"And he will wipe every tear from their eyes, and death will be no more, neither will mourning nor outcry nor pain be anymore. The former things have passed away." - Revelation 21:4
This is the scripture that's on the memorial card given out at my brother's funeral. He passed away on January 26th, 2013. For a long while he was all I thought about, the only thing that got me through the day was the thought that he was with me, and knowing that everything I did was to make him proud. He was always my motivator. He was always the one that said "you're going to be the one who is going to make it. You're going to college."

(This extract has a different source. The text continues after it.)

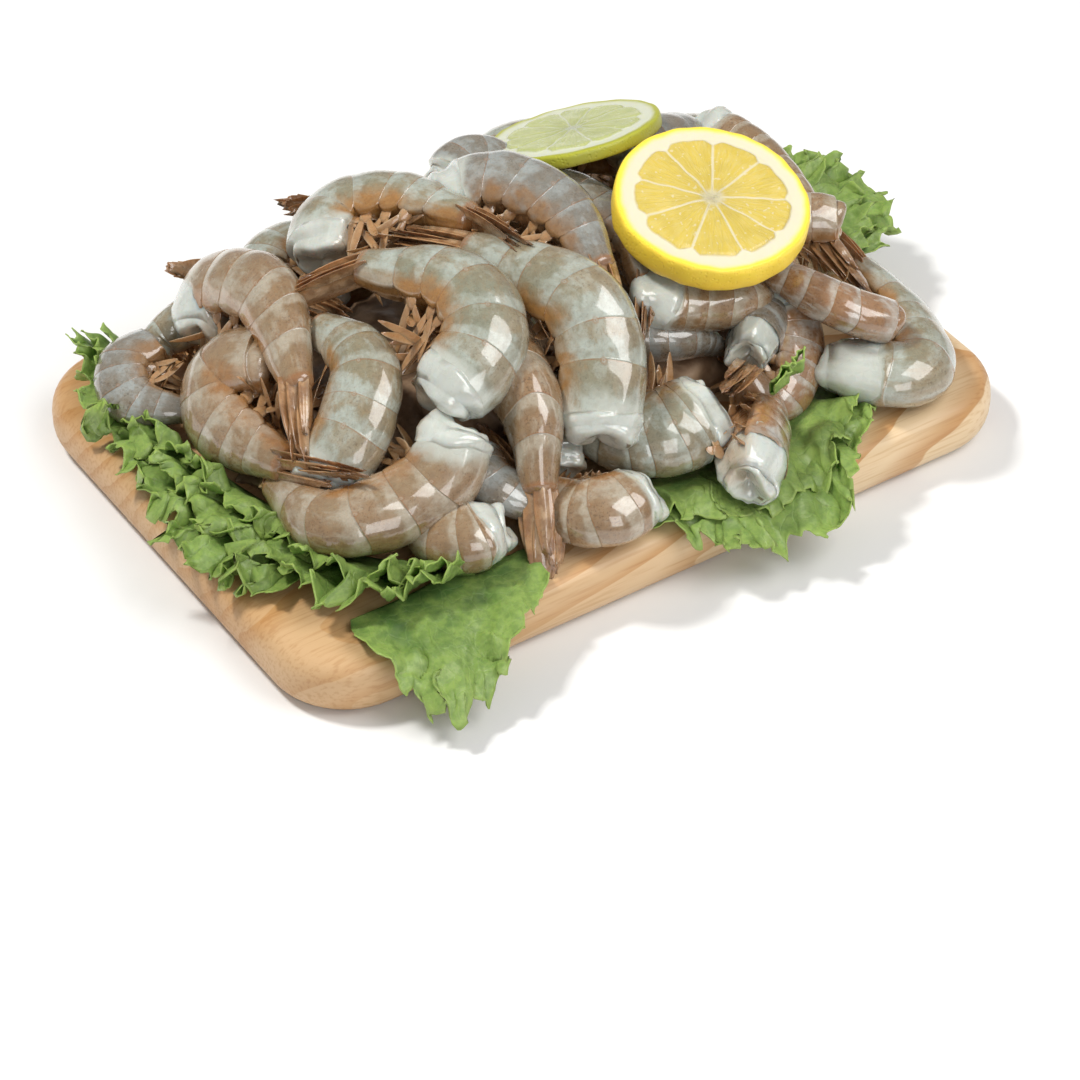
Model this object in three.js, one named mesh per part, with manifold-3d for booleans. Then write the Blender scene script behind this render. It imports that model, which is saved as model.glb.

When I met my boyfriend, I started to thing of Michael less and less. Deshawn became sort of a replacement, an emotional rebound. It came to the point where I would ask myself "why haven't I thought of Michael? Why have I stopped trying to make him proud?" Deshawn made me forget all the sadness I was harboring within me, and I always wondered how I got over Michael's death so fast. Truth is, I wasn't over it, I was just distracted. Now that its been almost a year, I think of him more and more. Being that I got accepted to the college of my choice, I wonder if he's proud of me. I thought I'd be super happy, but in reality, I'm not. Not one bit. On top of that, my relationship isn't doing too well, and I think we're on the verge of breaking up. Now that I spend a lot of my time alone, I have time to sort through all those thoughts I suppressed almost a year ago. I'm turning 18 in about a month. January 22. It's crazy to think that he passed 4 days after my birthday, but when I found out, my birthday suddenly became unimportant. I just don't care anymore.
Ive been with Deshawn almost a year, and we're drifting apart. Ive been dealing with Michael's death almost year. Only difference is that on of those years is shorter than the other.
Either way, It's been almost a year.